From the lab to the clinic with a novel therapy for spinal cord and brain injury

Short description of Prof. Schwab's talk topic:
As a by-chance observation, a membrane protein was found in spinal cord and brain tissue which strongly inhibits the growth and regeneration of nerve fibers. Neutralization of this protein by antibodies enhanced regeneration of injured nerve fibers in the rat spinal cord and brain, as well as recovery of lost functions. Development and optimization of a human antibody against human Nogo-A required the close collaboration with biotech companies. The subsequent steps of clinical trial planning and the conduction of a Phase 1 and the decisive proof-of-concept Phase 2 clinical trial was based on the collaboration with dedicated clinical colleagues at Balgrist University Hospital and a multinational European network of leading spinal cord injury centers. Anti-Nogo-A antibodies are currently in a clinical Phase 2 trial in tetraplegic acute spinal cord injured patients.

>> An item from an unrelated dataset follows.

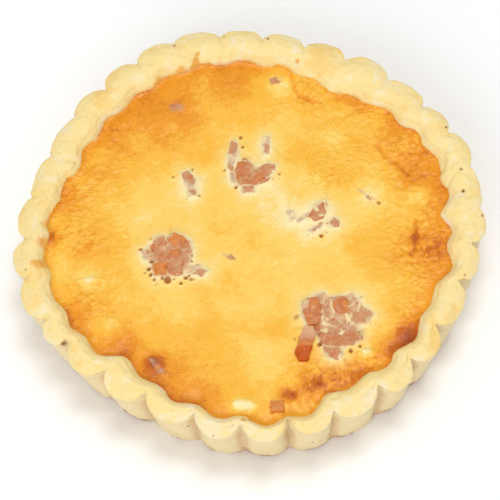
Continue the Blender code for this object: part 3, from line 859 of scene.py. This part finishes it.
def ring_radius(station, azimuth):
    """Radius, about the plan's centre, of one station of the case's profile at these azimuths."""
    turns = np.arange(FLUTES * RING_COLUMNS_PER_FLUTE) / RING_COLUMNS_PER_FLUTE
    ring = flute_points(turns, np.array([station]))[0]
    angle = np.arctan2(ring[:, 1], ring[:, 0])
    radius = np.hypot(ring[:, 0], ring[:, 1])
    order = np.argsort(angle)
    return np.interp(azimuth, angle[order], radius[order], period=math.tau)


def round_lattice(cells):
    """A square lattice pressed into the unit disc, keeping its cells' areas alike."""
    side = np.linspace(-1, 1, cells + 1)
    a, b = np.meshgrid(side, side, indexing="ij")
    a, b = a.ravel(), b.ravel()
    wide = np.abs(a) > np.abs(b)
    radius = np.where(wide, np.abs(a), np.abs(b))
    safe_a = np.where(a == 0, 1, a)
    safe_b = np.where(b == 0, 1, b)
    angle = np.where(wide, math.pi / 4 * b / safe_a, math.pi / 2 - math.pi / 4 * a / safe_b)
    flip = np.where(wide, a < 0, b < 0)
    angle = angle + math.pi * flip
    return radius, np.where(radius > 0, angle, 0.0)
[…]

Martin E. Schwab is Professor of Neuroscience at the Institute for Regenerative Medicine of the University of Zurich, em.Prof. at the Dept. of Health Sciences and Technology of ETH Zurich, and founder and President of the UZH spin-off company Novago Therapeutics Inc. He studied biology in Basle, was postdoc at Harvard Medical School and the Max-Planck Institute of Psychiatry (Munich) before joining the Brain Research Institute of the University of Zurich as professor and co-director in 1985. His research focuses on the mechanisms of structural and functional plasticity and repair of the injured brain and spinal cord. He pioneered the concept of specific inhibitors of neurite growth as a cause of the absent regeneration of injured fiber tracts in the brain and spinal cord. With his group he isolated the membrane protein Nogo-A and showed that Nogo-A neutralization leads to fiber regeneration, enhanced plasticity and functional recovery after spinal cord or brain injuries in adult rats and monkeys. These results led to currently on-going clinical trials.